Unlike her other
symphonies Alla Pavlova’s latest symphony (her fifth) is lighter
and scored principally for strings with much less percussion
and little brass. However, like her symphonies 2 and 4, which
I reviewed in 2003, it is an extremely emotionally-charged piece,
full of longing and sadness. The composer’s notes state that
the first movement expresses her feelings about life. I would
say that the entire symphony does this. It has very close parallels
to her First Symphony which expresses Pavlova’s sadness at discovering,
on a return visit to Russia after several years in the USA,
that the Russia in which she had grown up no longer existed;
the old certainties were gone and the future looked full of
anxiety brought on by uncertainty.
Against this background
a feeling of nostalgia is perfectly understandable but I fear
it is holding back her development as a composer. This nostalgia
appears to be a motive force that prevents her from drawing
on other influences to inspire her compositions. She has undoubted
talent and the fact that she writes in a romantic way is no
bad thing – for me at least. However I feel that the music fails
to get anywhere beyond a statement – or, in this case a restatement
- of her feelings already expressed in her first symphony.
As I pointed out
in an earlier review in relation to her third symphony the Fifth
has a filmic sound and sweep and its themes have more than a
passing resemblance to themes found in Maurice Jarre’s music
for Dr Zhivago. The music is pleasant despite its sad
overtones but what is lacking is a development which contrasts
those feelings with some other more powerful themes and a feeling
of resolution at the end. Perhaps after writing five symphonies
it is time for her to take stock and see a way beyond the past.

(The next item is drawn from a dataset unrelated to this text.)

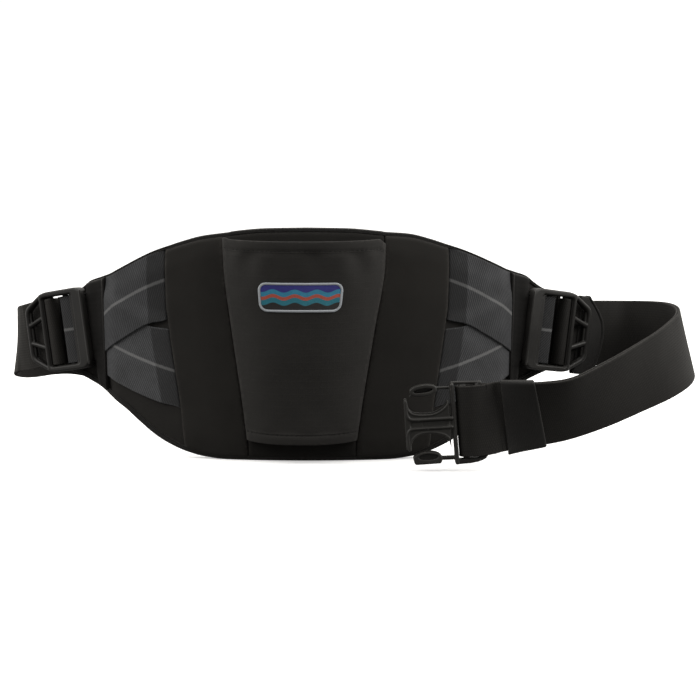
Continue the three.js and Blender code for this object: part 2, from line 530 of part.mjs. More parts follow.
// Loop of the strap's end around the bars of a clasp, in a and c, from the
// free fold round to the load layer.
const LOOP_SHOWN = [
  { a: 61.5, c: -2.6 }, { a: 57, c: -3.8 }, { a: 41.5, c: -3.6 },
  { a: 38.8, c: -2.9 }, { a: 37.7, c: -1.2 }, { a: 37.7, c: 1.2 }, { a: 38.7, c: 2.9 },
  { a: 41.2, c: 4.8 }, { a: 45.5, c: 6.2 }, { a: 50, c: 5.9 }, { a: 55, c: 4.4 }, { a: 59.5, c: 2.7 },
];
const LOOP_HIDDEN = [
  { a: 61.5, c: -1.8 }, { a: 57, c: -3.0 }, { a: 53, c: -3.0 },
  { a: 50.9, c: -2.3 }, { a: 49.9, c: -0.9 }, { a: 49.9, c: 0.9 }, { a: 50.9, c: 2.3 },
  { a: 53, c: 3.0 }, { a: 57, c: 3.0 },
];
function loopStations(frame, rows) {
  return rows.map((p, i) => {
    const a = rows[Math.max(0, i - 1)], b = rows[Math.min(rows.length - 1, i + 1)];
    const len = Math.hypot(b.a - a.a, b.c - a.c), da = (b.a - a.a) / len, dc = (b.c - a.c) / len;
    return {
      c: frame.o.clone().addScaledVector(frame.a, p.a).addScaledVector(frame.c, p.c),
      w: frame.b, n: frame.c.clone().multiplyScalar(da).addScaledVector(frame.a, -dc),
    };
  });
}

// Each strap: fold, clasp loop, load layer, buckle, tail layer.
function beltStrap(name, label, list, frame, rows, tailEnd) {
  const load = list.slice().reverse().map(flip);
  const tail = list.filter((q) => q.t <= tailEnd).map((q) => shifted(q, LAYER));
  add(name, webbing([...loopStations(frame, rows), ...load, ...wrapStations(buckleFrame(label)), ...tail], WEB_W, WEB), WEBBING);
}
beltStrap('strap_right', 'right', rightRoute, { o: claspO, a: claspA, b: claspB, c: claspC }, LOOP_SHOWN, TAIL_RIGHT_END);

const leftEnd = leftRoute[leftRoute.length - 1];
const maleA = leftEnd.d.clone().negate();
const maleB = leftEnd.w.clone().addScaledVector(maleA, -leftEnd.w.dot(maleA)).normalize();
const maleC = new THREE.Vector3().crossVectors(maleB, maleA);
const maleO = leftEnd.c.clone().addScaledVector(maleA, -65);
beltStrap('strap_left', 'left', leftRoute, { o: maleO, a: maleA, b: maleB, c: maleC }, LOOP_HIDDEN, TAIL_LEFT_END);

// ------------------------------------------------------------------ keepers

// Loop of the keeper around two strap layers, as w and n, with round corners.
function keeperLoop(halfW, n0, n1, grow) {
  const r = 0.5 + grow, hw = halfW + grow, a0 = n0 - grow, a1 = n1 + grow, pts = [];
  for (const [cw, cn, from] of [[hw - r, a1 - r, 0], [-hw + r, a1 - r, 90], [-hw + r, a0 + r, 180], [hw - r, a0 + r, 270]]) {
    for (const k of [0, 45, 90]) pts.push({ w: cw + r * Math.cos((from + k) * DEG), n: cn + r * Math.sin((from + k) * DEG) });
    if (from === 0 || from === 180) for (const k of [0.5]) pts.push({ w: mix(cw, -cw, k), n: cn + (from ? -r : r) });
  }
  return pts;
}
const INNER_HALF = WEB_W / 2 + GAP;
{
  const under = -WEB / 2 - 2 * GAP, over = LAYER + WEB / 2 + 2 * GAP;
  const inner = keeperLoop(INNER_HALF, under, over, 0), outer = keeperLoop(INNER_HALF, under, over, KEEPER_T);
  add('keeper_front', wall(inner.length, 6, (u, v, side) => {
    const k = Math.round(u * inner.length) % inner.length, p = (side ? outer : inner)[k], r = p.w / (WEB_W / 2);
    const q = rightStation(mix(KEEPER_FRONT.from + KEEPER_FRONT.leadFrom * r, KEEPER_FRONT.to + KEEPER_FRONT.leadTo * r, v) / ROUTE_STEPS);
    return q.c.clone().addScaledVector(q.w, p.w).addScaledVector(q.n, p.n);
  }, true, (i) => i === 2 || i === 3), WEBBING);
  const f = buckleFrame('right'), low0 = -1.25 - WEB / 2 - GAP, high0 = 0.55 + WEB / 2 + GAP;
  const inR = keeperLoop(KEEPER_RIGHT.half, low0, high0, 0), outR = keeperLoop(KEEPER_RIGHT.half, low0, high0, KEEPER_T);
  add('keeper_right', wall(inR.length, 4, (u, v, side) => {
    const k = Math.round(u * inR.length) % inR.length, p = (side ? outR : inR)[k];
    const reach = at(KEEPER_CURVE, 'w', 'reach', p.w);
    return onBuckle(f, mix(KEEPER_RIGHT.in, reach, v), p.w - KEEPER_RIGHT.drop, p.n);
  }, true), WEBBING);
}

// ------------------------------------------------------------------- clasps

// The half that shows: two plates either side of the mouth, a cross bar, side
// rings that the prongs click into, and two bars for the strap.
{
  const plates = [[PLATE_IN, PLATE_OUT], [-PLATE_OUT, -PLATE_IN]].map(([z0, z1]) => {
    let p = prism(rect(0, 34, -18.5, 18.5), z0, z1);
    for (const k of [-1, 1]) p = p.subtract(prism(oval(17.6, k * 20.6, 14.2, 13.6, 24), z0 - 1, z1 + 1));
    return p;
  });
  const parts = [
    ...plates,
    prism(rect(33.2, 36.4, -CLASP_HALF, CLASP_HALF), -PLATE_OUT, PLATE_OUT),
    prism(rect(39.6, 44.6, -26, 26), -2.0, 2.0),
    prism(rect(50.6, 54.6, -26, 26), -2.4, 2.4),
  ];
  for (const k of [-1, 1]) {
    const m = (list) => list.map(([a, b]) => [a, b * k]);
    const rb = k > 0 ? 24.1 : -22.8;
    const ring = prism(oval(14.9, rb, 9.6, 4.0, 20), -4.2, 4.2).subtract(prism(oval(14.9, rb, 7.3, 2.2, 20), -5, 5));
    parts.push(ring,
      prism(m(rect(0, 3.4, 16.4, 18.5)), -PLATE_OUT, PLATE_OUT),
      prism(m(rect(23.5, 34, 22.8, 25.0)), -2.5, 2.5),
      prism(m(rect(36, 55.6, 25.45, 28.0)), -3.2, 3.2));
  }
  const basis = new THREE.Matrix4().makeBasis(claspA, claspB, claspC).setPosition(claspO);
  add('female_clasp', shape(join(parts)), PLASTIC, basis);
}

// The half behind the panel: a base with a bar for the strap and three prongs.
{
  const parts = [
    prism(rect(30, 45.5, -28, 28), -4.5, 4.5),
    prism(rect(53, 57, -28, 28), -1.9, 1.9),
    prism(rect(6, 31, -3.5, 3.5), -2.2, 2.2),
  ];
  for (const k of [-1, 1]) {
    const m = (list) => list.map(([a, b]) => [a, b * k]);
    parts.push(prism(m(rect(44, 57, 25.5, 28)), -1.9, 1.9),
      prism(m([[31, 12], [31, 19], [12, 20.5], [10, 23.5], [2, 18.5], [2, 15.5], [16, 14]]), -2.2, 2.2));
  }
  const basis = new THREE.Matrix4().makeBasis(maleA, maleB, new THREE.Vector3().crossVectors(maleA, maleB)).setPosition(maleO);
  add('male_clasp', shape(join(parts)), PLASTIC, basis);
}

// The origin is the middle of the flat lower edge that the belt stands on.
const standing = new THREE.Group();
belt.position.y = -(INNER_Y - PAD_T / 2);
standing.add(belt);
standing.updateMatrixWorld(true);
export default standing;
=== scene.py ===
import json
import math

import bpy
import numpy as np
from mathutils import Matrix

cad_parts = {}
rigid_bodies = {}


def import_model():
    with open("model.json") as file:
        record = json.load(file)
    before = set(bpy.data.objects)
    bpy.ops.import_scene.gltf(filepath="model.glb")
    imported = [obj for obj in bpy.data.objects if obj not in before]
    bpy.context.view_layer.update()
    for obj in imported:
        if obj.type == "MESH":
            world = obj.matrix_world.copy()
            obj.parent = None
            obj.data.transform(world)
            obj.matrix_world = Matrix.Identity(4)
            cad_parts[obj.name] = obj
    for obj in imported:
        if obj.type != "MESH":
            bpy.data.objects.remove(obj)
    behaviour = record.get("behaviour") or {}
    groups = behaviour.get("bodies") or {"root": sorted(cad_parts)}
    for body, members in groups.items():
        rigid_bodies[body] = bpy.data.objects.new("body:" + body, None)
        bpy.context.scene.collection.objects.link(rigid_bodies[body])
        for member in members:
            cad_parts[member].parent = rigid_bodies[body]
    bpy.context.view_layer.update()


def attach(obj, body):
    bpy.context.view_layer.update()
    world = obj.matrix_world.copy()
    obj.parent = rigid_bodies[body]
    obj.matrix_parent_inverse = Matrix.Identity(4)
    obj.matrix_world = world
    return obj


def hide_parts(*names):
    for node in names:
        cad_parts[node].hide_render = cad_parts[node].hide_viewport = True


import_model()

# ------------------------------------------------------------------ dimensions
# Millimetres, in the pattern of the belt: s runs along the panel's inner face,
# z is the height, n the distance outwards. SHIFT puts the panel over the origin.

SHIFT_Y = -7.5
GAP, WEB, WEB_W = 0.3, 1.5, 50.0
BEND_RADIUS, BEND_HALF, INNER_Y, TIP = 272.0, 156.0, 12.0, 206.0
PAD_T, FACE_T = 9.0, 2.3
TAPE_TOP_W, TAPE_LOW_W, TAPE_WING_W = 3.0, 2.6, 5.0
SLEEVE_BASE, SLEEVE_T, SLEEVE_DIP = PAD_T + GAP + FACE_T + GAP, 1.4, 1.4
WING_T, LAYER = 1.5, 1.8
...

I find her music sumptuous and emotionally rewarding and I hope
she continues to write - she will of course - composers are
driven fortunately for us all - but that she finds new musical
furrows to plough.
The short Elegy
for Piano and Orchestra again is an emotional piece depicting
a tragic love story in which Michael Healy defied the Georgia
State Laws by marrying his black slave. It was composed for
the main theme of the 1998 film “The American Healys”. As stated
above Pavlova writes music that describes tragedy well and the
fact that it was written for a film serves to underscore my
point about the filmic character of her writing.
The orchestra (the
renamed Moscow Radio Symphony Orchestra) and soloists serve
Pavlova’s music well with a reading that captures her feelings
in a highly accurate and flowing way.